• [SHORT EXERCISE]:
Find the lines below that contain the word "scene" and count them. Only the number should be given.

• [STORED DATA]:

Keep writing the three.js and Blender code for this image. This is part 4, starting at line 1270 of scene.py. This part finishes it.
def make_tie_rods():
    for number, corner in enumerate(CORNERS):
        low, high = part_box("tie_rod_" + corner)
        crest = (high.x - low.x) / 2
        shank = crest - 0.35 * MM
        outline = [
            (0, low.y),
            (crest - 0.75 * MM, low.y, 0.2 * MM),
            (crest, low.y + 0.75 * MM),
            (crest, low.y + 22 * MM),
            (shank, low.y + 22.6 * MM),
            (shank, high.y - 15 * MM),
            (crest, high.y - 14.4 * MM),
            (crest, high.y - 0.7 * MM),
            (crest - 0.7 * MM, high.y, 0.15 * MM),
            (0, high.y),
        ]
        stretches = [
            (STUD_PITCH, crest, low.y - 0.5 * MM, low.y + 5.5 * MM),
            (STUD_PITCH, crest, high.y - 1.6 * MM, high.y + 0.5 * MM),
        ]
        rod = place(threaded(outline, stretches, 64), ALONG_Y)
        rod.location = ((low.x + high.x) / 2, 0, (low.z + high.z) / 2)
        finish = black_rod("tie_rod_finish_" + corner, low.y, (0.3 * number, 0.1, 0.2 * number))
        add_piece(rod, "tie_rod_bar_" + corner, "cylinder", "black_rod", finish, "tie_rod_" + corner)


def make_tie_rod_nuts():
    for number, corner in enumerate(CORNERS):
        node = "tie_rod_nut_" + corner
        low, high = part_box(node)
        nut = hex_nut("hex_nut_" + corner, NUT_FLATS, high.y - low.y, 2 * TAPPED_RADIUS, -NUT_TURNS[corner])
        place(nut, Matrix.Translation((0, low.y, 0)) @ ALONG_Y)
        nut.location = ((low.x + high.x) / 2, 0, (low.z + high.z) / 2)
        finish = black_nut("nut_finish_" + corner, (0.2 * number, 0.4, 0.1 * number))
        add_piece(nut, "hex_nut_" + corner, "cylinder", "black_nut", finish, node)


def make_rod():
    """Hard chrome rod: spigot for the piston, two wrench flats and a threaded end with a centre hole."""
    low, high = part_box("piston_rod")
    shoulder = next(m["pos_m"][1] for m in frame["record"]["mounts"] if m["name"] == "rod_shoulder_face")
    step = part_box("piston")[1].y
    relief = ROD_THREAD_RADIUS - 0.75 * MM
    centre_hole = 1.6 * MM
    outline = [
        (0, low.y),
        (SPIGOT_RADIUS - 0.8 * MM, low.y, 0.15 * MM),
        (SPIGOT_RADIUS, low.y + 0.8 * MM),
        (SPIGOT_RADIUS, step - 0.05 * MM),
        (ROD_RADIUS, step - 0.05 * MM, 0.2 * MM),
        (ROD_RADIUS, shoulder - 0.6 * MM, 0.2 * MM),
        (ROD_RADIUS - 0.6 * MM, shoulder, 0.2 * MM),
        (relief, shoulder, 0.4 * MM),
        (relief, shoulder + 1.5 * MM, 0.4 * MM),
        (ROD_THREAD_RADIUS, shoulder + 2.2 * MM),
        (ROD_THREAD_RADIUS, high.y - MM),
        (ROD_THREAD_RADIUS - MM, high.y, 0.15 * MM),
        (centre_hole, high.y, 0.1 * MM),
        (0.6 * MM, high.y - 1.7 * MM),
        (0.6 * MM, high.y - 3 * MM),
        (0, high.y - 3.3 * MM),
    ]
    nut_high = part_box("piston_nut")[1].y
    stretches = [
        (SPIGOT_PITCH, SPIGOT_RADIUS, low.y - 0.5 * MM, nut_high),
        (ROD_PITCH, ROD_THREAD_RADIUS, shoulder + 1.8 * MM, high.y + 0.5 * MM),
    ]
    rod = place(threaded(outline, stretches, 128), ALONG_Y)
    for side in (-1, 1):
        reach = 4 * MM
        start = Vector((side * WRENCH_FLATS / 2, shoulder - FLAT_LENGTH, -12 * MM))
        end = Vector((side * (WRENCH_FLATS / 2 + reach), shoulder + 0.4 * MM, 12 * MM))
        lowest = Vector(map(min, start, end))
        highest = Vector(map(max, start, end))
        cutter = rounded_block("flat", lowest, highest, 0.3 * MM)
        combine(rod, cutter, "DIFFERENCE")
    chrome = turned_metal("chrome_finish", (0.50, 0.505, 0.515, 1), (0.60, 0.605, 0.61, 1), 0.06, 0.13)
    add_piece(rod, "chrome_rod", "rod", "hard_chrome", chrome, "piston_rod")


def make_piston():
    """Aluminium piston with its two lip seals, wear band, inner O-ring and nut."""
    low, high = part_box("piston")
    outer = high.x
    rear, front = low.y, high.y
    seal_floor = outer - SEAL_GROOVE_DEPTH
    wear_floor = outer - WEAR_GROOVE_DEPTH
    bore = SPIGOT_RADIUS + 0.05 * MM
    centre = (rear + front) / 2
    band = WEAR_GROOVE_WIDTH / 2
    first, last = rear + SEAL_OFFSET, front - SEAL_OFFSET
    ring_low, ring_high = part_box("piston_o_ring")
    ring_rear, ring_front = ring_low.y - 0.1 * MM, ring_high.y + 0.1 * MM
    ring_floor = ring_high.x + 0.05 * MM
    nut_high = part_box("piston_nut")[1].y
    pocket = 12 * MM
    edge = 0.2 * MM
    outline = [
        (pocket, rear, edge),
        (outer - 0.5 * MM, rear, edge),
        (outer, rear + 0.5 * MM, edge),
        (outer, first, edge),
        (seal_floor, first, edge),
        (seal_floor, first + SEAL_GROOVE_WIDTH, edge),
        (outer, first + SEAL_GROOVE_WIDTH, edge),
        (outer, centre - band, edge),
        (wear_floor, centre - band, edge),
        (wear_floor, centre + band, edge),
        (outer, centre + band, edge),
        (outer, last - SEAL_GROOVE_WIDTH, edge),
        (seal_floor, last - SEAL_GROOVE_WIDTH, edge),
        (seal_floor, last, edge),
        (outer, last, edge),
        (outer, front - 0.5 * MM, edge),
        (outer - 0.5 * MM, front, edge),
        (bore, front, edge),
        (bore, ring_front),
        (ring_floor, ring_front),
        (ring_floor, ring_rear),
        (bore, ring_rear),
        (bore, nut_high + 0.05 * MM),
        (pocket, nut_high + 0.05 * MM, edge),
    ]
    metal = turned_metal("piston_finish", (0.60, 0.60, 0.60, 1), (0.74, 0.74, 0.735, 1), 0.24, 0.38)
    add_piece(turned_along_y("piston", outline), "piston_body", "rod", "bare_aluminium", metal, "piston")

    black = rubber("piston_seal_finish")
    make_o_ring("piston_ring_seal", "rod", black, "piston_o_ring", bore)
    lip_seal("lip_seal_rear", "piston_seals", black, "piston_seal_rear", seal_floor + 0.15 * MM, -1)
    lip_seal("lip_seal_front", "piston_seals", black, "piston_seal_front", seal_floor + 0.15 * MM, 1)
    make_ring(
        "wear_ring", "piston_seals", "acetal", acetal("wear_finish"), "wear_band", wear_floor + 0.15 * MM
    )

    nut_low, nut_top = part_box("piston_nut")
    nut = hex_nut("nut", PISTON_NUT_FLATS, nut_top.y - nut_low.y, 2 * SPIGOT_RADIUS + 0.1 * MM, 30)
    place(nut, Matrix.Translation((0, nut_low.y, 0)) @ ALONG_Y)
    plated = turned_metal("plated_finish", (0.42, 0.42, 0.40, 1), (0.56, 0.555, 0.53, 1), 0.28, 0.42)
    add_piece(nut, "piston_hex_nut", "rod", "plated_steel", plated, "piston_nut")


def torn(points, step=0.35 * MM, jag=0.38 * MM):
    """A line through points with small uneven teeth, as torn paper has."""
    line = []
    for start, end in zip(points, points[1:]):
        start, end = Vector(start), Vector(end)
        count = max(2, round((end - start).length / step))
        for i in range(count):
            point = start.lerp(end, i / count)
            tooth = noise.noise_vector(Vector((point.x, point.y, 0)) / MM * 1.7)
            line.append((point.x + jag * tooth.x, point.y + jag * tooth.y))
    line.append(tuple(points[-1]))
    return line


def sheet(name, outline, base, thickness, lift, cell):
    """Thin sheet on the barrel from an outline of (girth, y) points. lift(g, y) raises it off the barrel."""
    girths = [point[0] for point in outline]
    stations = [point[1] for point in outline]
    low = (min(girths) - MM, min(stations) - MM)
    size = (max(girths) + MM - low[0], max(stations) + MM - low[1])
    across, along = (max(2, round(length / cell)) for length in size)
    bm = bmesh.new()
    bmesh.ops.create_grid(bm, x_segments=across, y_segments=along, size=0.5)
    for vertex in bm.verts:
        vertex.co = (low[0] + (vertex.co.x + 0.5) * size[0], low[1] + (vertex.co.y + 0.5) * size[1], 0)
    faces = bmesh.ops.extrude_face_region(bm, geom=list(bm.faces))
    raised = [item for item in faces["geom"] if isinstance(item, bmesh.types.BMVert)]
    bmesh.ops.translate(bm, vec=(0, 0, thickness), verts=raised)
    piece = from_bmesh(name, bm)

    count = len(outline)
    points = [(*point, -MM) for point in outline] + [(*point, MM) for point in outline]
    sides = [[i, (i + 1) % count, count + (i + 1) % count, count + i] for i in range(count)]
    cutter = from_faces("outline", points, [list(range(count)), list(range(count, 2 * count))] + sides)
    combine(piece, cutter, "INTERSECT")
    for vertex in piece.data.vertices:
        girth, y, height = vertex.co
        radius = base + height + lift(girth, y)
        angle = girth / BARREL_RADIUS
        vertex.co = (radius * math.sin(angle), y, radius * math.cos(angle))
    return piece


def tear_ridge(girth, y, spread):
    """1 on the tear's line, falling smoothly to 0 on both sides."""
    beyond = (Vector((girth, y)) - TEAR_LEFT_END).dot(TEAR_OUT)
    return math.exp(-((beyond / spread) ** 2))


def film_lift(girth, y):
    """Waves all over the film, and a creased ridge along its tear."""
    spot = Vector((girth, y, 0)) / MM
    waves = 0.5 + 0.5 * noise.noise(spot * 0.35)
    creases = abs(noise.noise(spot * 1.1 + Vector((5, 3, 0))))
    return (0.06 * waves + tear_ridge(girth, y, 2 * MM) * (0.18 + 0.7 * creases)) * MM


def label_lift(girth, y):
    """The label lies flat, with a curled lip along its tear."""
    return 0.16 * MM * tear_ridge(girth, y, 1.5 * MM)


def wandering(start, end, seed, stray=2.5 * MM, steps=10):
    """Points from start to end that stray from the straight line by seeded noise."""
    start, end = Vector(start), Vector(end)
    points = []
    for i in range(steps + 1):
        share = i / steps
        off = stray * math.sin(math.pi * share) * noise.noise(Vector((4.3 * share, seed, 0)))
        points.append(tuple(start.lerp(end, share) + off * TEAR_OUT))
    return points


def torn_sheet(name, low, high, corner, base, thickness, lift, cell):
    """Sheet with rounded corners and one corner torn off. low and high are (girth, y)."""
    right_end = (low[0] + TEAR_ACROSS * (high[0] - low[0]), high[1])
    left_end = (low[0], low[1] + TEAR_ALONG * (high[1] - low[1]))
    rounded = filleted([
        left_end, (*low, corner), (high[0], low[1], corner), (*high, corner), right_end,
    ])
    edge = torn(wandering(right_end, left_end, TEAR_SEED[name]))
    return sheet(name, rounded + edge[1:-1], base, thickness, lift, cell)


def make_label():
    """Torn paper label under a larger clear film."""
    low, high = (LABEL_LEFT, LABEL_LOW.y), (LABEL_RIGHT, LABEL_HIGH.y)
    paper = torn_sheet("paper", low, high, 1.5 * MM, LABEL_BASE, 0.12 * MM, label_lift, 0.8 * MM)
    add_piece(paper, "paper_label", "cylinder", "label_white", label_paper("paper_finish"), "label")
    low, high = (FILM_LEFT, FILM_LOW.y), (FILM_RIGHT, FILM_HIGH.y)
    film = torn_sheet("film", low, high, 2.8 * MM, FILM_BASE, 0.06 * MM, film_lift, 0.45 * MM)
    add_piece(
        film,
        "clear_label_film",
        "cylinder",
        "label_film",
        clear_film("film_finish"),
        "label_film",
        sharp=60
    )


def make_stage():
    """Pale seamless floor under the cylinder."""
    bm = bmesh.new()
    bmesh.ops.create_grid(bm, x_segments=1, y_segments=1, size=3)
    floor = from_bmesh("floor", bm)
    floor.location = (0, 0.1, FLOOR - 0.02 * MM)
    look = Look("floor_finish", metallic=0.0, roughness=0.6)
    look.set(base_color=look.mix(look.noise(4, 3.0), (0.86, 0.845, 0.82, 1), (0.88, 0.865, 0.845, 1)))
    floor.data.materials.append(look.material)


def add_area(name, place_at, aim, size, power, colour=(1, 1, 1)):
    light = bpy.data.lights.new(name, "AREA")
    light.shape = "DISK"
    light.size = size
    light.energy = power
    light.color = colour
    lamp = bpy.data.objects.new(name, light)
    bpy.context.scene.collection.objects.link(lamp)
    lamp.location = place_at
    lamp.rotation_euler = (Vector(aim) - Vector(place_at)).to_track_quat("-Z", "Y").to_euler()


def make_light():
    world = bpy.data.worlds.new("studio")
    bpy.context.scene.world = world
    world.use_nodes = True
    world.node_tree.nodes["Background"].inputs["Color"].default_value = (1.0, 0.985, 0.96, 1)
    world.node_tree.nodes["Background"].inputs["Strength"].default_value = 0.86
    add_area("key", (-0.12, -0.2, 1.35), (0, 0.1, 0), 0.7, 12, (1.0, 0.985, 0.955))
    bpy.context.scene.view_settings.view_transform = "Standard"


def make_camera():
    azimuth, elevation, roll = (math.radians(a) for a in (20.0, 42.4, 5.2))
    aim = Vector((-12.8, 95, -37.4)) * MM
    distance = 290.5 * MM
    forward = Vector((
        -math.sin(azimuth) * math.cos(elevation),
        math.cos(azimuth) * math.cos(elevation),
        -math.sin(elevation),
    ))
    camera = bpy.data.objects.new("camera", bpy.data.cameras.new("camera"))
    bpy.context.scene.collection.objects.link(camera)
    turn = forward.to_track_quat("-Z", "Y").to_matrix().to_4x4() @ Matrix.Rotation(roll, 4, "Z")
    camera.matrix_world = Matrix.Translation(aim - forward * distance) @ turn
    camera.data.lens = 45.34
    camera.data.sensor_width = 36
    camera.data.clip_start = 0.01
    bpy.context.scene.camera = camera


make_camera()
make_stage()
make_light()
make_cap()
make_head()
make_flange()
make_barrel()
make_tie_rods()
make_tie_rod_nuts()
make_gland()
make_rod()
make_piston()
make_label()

• [REPLY]:
6